Im Alter von 23 Jahren heiratete sie 1921 den Eisenbahningenieur Carlo Laviosa, den sie ihn Fondo kennen gelernt hatte und der für die Nonsbergbahn arbeitete. Nach der Geburt ihres einzigen Kindes, Luigi genannt Ginetto, im Jahr 1922 setzte sie ihre Studien der Ur- und Frühgeschichte fort. Dass sie sich dabei ihr Wissen als Autodidaktin wohl selbst aneignete, geht aus einigen von zeitgenössischen Kollegen zu ihrem Tode verfassten Gedenkschriften hervor. Ihr aus Piacenza stammender Ehemann unterstützte sie in ihren Studien und führte sie in das kulturelle Leben von Piacenza und Mailand ein, nachdem sich die Familie in der lombardischen Metropole niederließ.
Ihre ersten Arbeiten, die sie Anfang der 1930er Jahre publizierte, befassten sich mit prähistorischen Themen der Region Trentino-Südtirol, damals Venezia Tridentina, darunter Studien zu den Statuenmenhiren in der Region. Zwischen 1933 und 1934 erstellte sie für die von Ettore Ghislanzoni geleitete Soprintendenza der Antikenverwaltung der Region Venetien, zuständig auch für die Lombardei und Venezia Tridentina, über ein Dutzend Kartenblätter der archäologischen Karte Italiens (Edizione archeologica della carta d’Italia al 100.000).
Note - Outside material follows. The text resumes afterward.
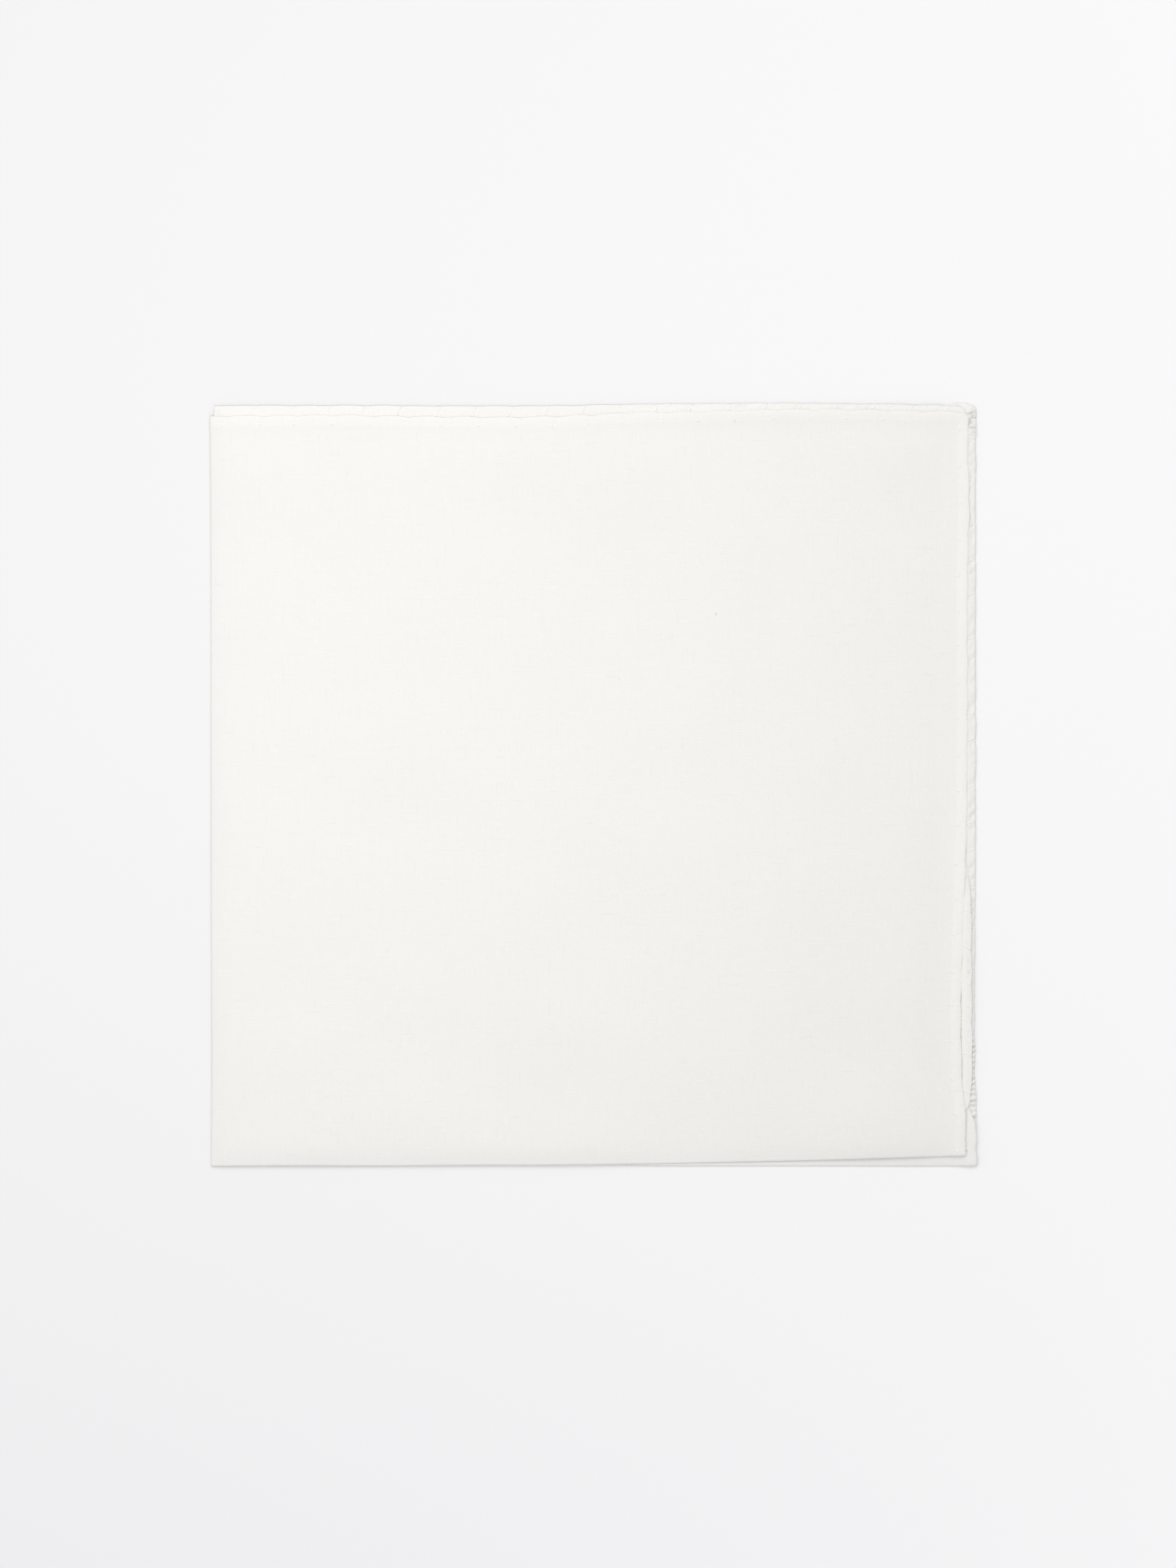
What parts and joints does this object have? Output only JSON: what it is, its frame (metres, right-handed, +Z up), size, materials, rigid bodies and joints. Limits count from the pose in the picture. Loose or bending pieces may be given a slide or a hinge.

Die Ergebnisse dieser Arbeit flossen in ihr 1938 veröffentlichtes Werk über die prähistorischen Kulturen Südtirols ein (Le civilta preistoriche e protostoriche nell’Alto Adige: documentazione archeologica). Mit dieser vielbeachteten und bis in die 1960er Jahre fundamentalen Arbeit, gelang es Pia Laviosa Zambotti nicht nur, die bislang nur regional beachtete Ur- und Frühgeschichte der erst nach dem Ersten Weltkrieg zu Italien gelangten Region auch auf nationaler Ebene bekannt zu machen, sondern sie vor allem in einen Zusammenhang mit der Ur- und Frühgeschichte Italiens zu stellen. Die Veröffentlichung des Buches kostete sie einige Mühen, an denen sie laut des mit ihr befreundeten Raffaele Pettazzoni fast verzweifelt wäre. Erst nachdem Pettazzoni sich bei der Accademia Nazionale dei Lincei für die Herausgabe eingesetzt hatte und die Accademia die Veröffentlichung finanziell unterstützte, konnte das Werk erscheinen. Es waren wohl vor allem ideologische Gründe, die die Herausgabe verzögerten. Im faschistischen Italien passte das Bild der intellektuellen arbeitenden Mutter nicht mit dem gängigen Frauenbild überein, nach dem sich die Frau vor allem um die Kinder sowie Heim und Herd kümmern sollte.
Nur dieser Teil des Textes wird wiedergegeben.